1860年代、サンフランシスコに移ったクレメンズはやがて文章を発表するように。この時、少年時代を想い出して、「マーク・トゥエイン」と署名したんだそうですね。
ファゾムも、キュービットもそうですが、人の身体と長さの単位には、意外な結びつきがあるようです。
右手で握り拳を作って、そのいちばん高いところを測りますと。その長さは右足の寸法ときっかり同じに。不思議なものですね。
そういえば昔、生地の長さは「ヤール」が単位だったものです。ヤールは、英語では「ヤード」y ard とも。約90センチ。
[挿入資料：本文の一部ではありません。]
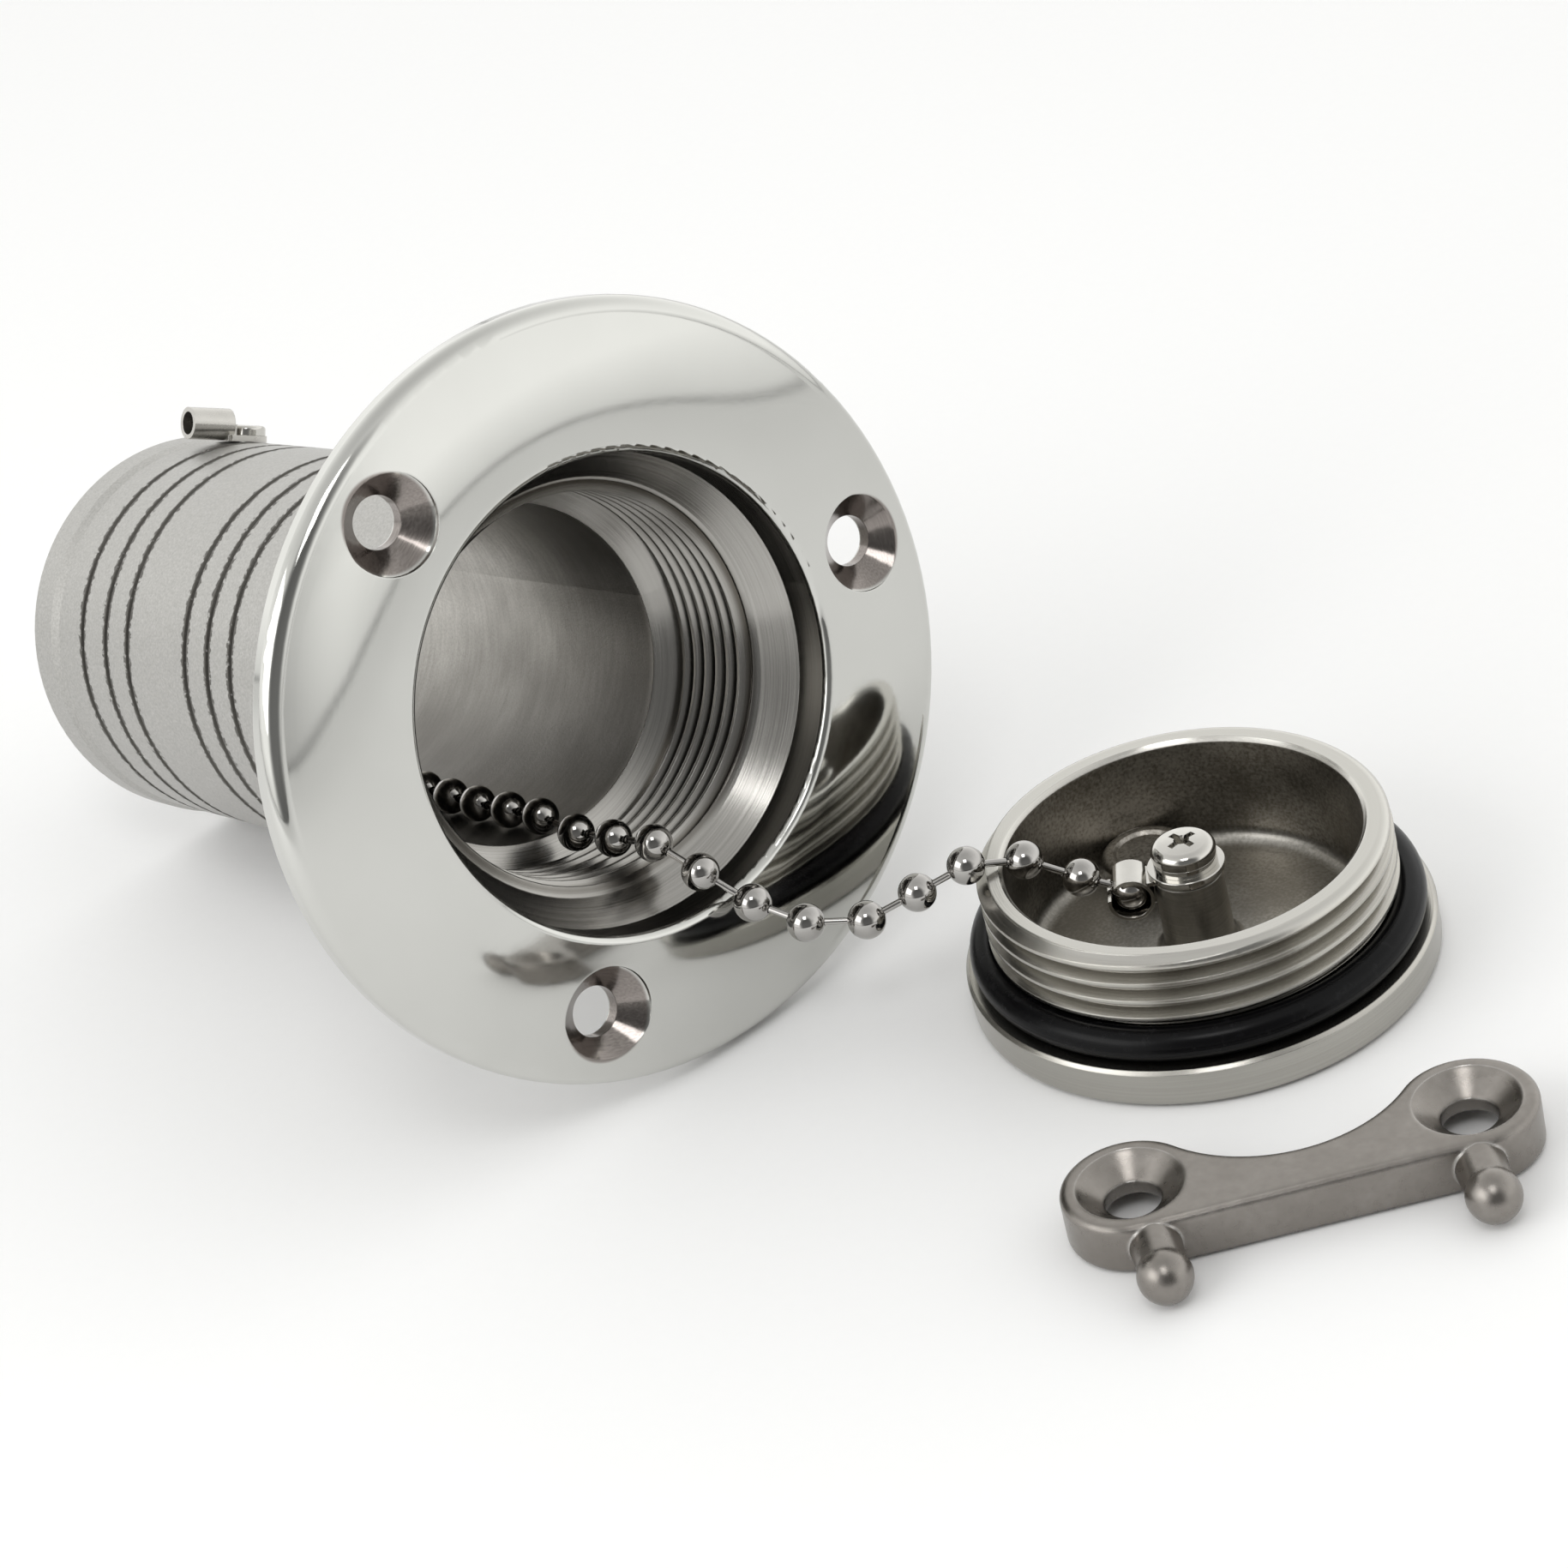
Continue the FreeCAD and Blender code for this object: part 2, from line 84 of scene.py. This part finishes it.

この「ヤード」は、ダブル・キュービットから生まれているんだそうです。
英國での「ヤード」は、ヘンリー一世の時代に制定されたそうですから、古い話ですね。

キュービットが出てくる紀行文に、『セイロン島誌』があります。1681年に、イギリス人の冒険家、ロバート・ノックスが発表した実録、体験記。

「一リヤナは一キュービットに相当し、彼らの場合には、肘の内側の骨から第四指の先端までの長さである。」

また、『セイロン島誌』には、こんな描写も出てきます。

「上半身には白か青のキャラコ製胴着、下半身にはまず白い肌着を巻き、その上に青その他の無地や模様入りの布を着る。」

これは当時のセイロン島の貴族の出立ちとして。
「キャラコ」は、和製英語。平織木綿のことです。むかしのインド、カリカット港から輸出された布だったので、「キャラコ」なったとの節もあります。

「帶は南京繻子と更紗形のキヤラコの晝夜帶。」

廣津柳浪が、明治二十九年に書いた『淺瀬の波』に、そのような一節が出てきます。ここでの「晝夜帶」は、裏表とも使える便利な帯のことです。
どなたか極上のキャラコでシャツを仕立てて頂けませんでしょうか。